Logging Custom Plots
python
fig, ax = plt.subplots()
ax.plot(epochs, train_losses, label='Train')
ax.plot(epochs, val_losses, label='Val')
ax.set_xlabel('Epoch')
ax.set_ylabel('Loss')
ax.legend()
# Log to wandb
wandb.log({"loss_curves": wandb.Image(fig)})
plt.close()
Logging Confusion Matrix
python
from sklearn.metrics import confusion_matrix
import wandb
# Get predictions
y_true = ...
y_pred = ...
# Log confusion matrix
wandb.log({
"confusion_matrix": wandb.plot.confusion_matrix(
probs=None,
y_true=y_true,
preds=y_pred,
class_names=class_names
)
})
Hyperparameter Sweeps (Game-Changer)
W&B makes hyperparameter sweeps almost too easy:
Define Sweep Config
python
sweep_config = {
'method': 'bayes',
'metric': {
'name': 'val_accuracy',
'goal': 'maximize'
},
'parameters': {
'learning_rate': {
'distribution': 'log_uniform_values',
'min': 1e-5,
'max': 1e-1
},
'batch_size': {
'values': [16, 32, 64, 128]
},
'dropout': {
'distribution': 'uniform',
'min': 0.0,
'max': 0.5
},
'optimizer': {
'values': ['adam', 'sgd', 'adamw']
}
}
}
# Initialize sweep
sweep_id = wandb.sweep(sweep_config, project="hyperparameter-search")

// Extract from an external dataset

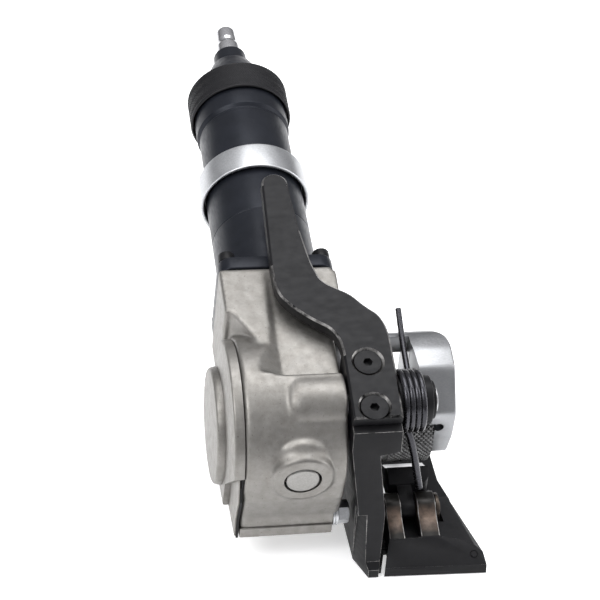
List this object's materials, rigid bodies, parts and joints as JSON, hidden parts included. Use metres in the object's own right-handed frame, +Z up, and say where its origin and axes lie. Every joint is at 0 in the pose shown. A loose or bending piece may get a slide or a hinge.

Training Function for Sweep
python
def train():
# Initialize run (wandb.init called by sweep agent)
run = wandb.init()
# Get hyperparameters from sweep
config = wandb.config
# Build model with sweep hyperparameters
model = create_model(config.dropout)
if config.optimizer == 'adam':
optimizer = optim.Adam(model.parameters(), lr=config.learning_rate)
elif config.optimizer == 'sgd':
optimizer = optim.SGD(model.parameters(), lr=config.learning_rate, momentum=0.9)
else:
optimizer = optim.AdamW(model.parameters(), lr=config.learning_rate)
# Training loop (same as before)
for epoch in range(10):
train_loss, train_acc = train_epoch(model, optimizer, train_loader, config.batch_size)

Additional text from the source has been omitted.